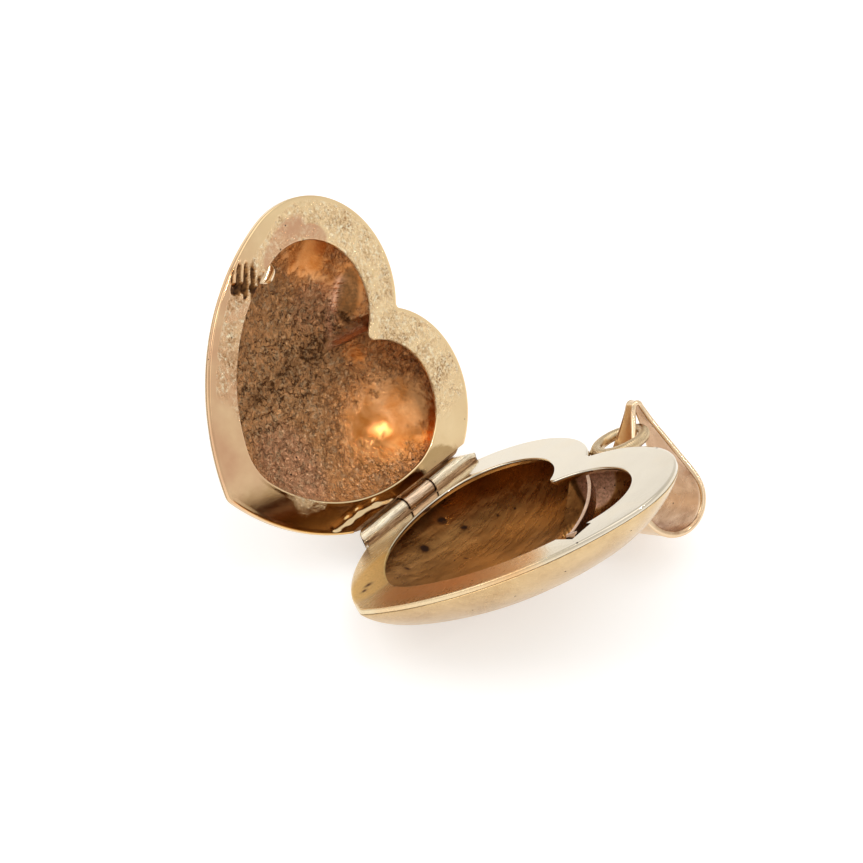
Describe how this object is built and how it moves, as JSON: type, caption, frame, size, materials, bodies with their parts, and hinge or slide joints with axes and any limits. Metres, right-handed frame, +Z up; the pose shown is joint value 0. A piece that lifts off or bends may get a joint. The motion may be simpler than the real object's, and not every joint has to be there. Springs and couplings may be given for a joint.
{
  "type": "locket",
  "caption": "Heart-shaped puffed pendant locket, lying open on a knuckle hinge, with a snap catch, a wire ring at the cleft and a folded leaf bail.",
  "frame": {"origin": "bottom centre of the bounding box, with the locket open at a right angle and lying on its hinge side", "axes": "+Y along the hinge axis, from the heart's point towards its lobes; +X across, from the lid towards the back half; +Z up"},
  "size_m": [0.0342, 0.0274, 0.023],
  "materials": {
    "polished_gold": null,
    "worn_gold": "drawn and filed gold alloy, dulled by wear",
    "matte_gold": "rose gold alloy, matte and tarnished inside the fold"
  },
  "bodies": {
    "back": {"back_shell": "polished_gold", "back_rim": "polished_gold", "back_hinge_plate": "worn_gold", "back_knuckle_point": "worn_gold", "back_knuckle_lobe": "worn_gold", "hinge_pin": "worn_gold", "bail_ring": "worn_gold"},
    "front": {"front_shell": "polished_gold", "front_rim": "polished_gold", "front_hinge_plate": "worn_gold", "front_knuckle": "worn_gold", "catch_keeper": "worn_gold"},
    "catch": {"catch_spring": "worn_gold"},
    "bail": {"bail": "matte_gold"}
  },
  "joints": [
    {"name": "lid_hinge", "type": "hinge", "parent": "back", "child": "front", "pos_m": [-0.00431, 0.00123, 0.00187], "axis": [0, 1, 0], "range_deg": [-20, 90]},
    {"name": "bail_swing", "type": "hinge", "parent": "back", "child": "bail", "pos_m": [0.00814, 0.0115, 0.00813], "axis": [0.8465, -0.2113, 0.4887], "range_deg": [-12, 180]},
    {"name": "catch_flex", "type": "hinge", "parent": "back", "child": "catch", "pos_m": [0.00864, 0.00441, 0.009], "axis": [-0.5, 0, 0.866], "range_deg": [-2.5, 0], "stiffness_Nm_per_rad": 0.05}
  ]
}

━━━

_What the task requires_
Make an exact copy of all the data.

_Written solution_
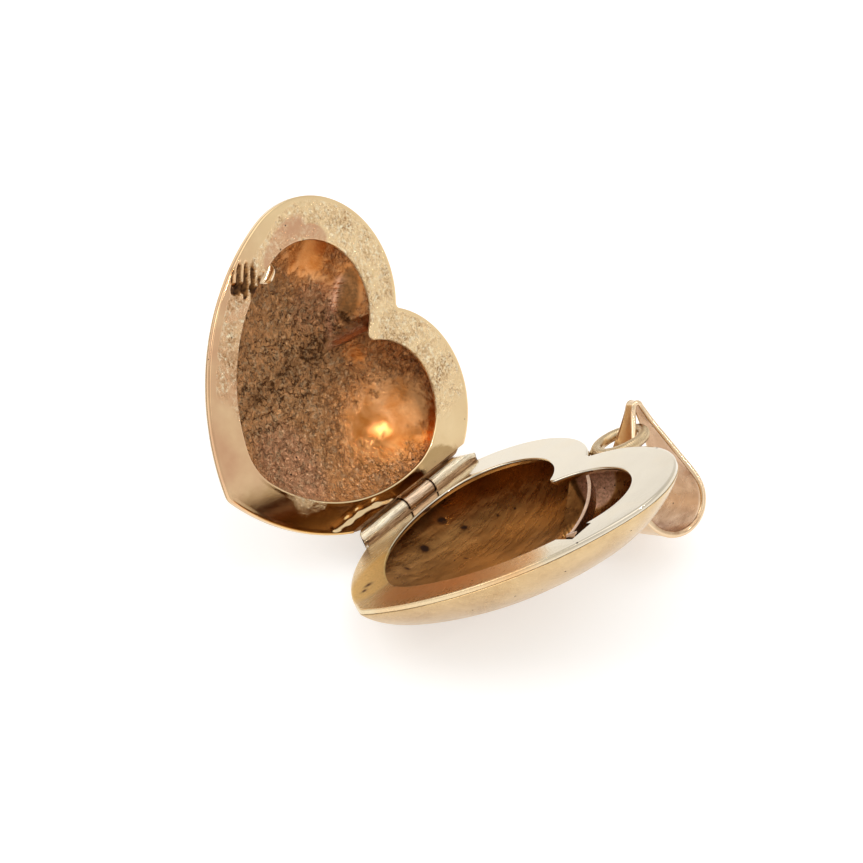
Describe how this object is built and how it moves, as JSON: type, caption, frame, size, materials, bodies with their parts, and hinge or slide joints with axes and any limits. Metres, right-handed frame, +Z up; the pose shown is joint value 0. A piece that lifts off or bends may get a joint. The motion may be simpler than the real object's, and not every joint has to be there. Springs and couplings may be given for a joint.
{
  "type": "locket",
  "caption": "Heart-shaped puffed pendant locket, lying open on a knuckle hinge, with a snap catch, a wire ring at the cleft and a folded leaf bail.",
  "frame": {"origin": "bottom centre of the bounding box, with the locket open at a right angle and lying on its hinge side", "axes": "+Y along the hinge axis, from the heart's point towards its lobes; +X across, from the lid towards the back half; +Z up"},
  "size_m": [0.0342, 0.0274, 0.023],
  "materials": {
    "polished_gold": null,
    "worn_gold": "drawn and filed gold alloy, dulled by wear",
    "matte_gold": "rose gold alloy, matte and tarnished inside the fold"
  },
  "bodies": {
    "back": {"back_shell": "polished_gold", "back_rim": "polished_gold", "back_hinge_plate": "worn_gold", "back_knuckle_point": "worn_gold", "back_knuckle_lobe": "worn_gold", "hinge_pin": "worn_gold", "bail_ring": "worn_gold"},
    "front": {"front_shell": "polished_gold", "front_rim": "polished_gold", "front_hinge_plate": "worn_gold", "front_knuckle": "worn_gold", "catch_keeper": "worn_gold"},
    "catch": {"catch_spring": "worn_gold"},
    "bail": {"bail": "matte_gold"}
  },
  "joints": [
    {"name": "lid_hinge", "type": "hinge", "parent": "back", "child": "front", "pos_m": [-0.00431, 0.00123, 0.00187], "axis": [0, 1, 0], "range_deg": [-20, 90]},
    {"name": "bail_swing", "type": "hinge", "parent": "back", "child": "bail", "pos_m": [0.00814, 0.0115, 0.00813], "axis": [0.8465, -0.2113, 0.4887], "range_deg": [-12, 180]},
    {"name": "catch_flex", "type": "hinge", "parent": "back", "child": "catch", "pos_m": [0.00864, 0.00441, 0.009], "axis": [-0.5, 0, 0.866], "range_deg": [-2.5, 0], "stiffness_Nm_per_rad": 0.05}
  ]
}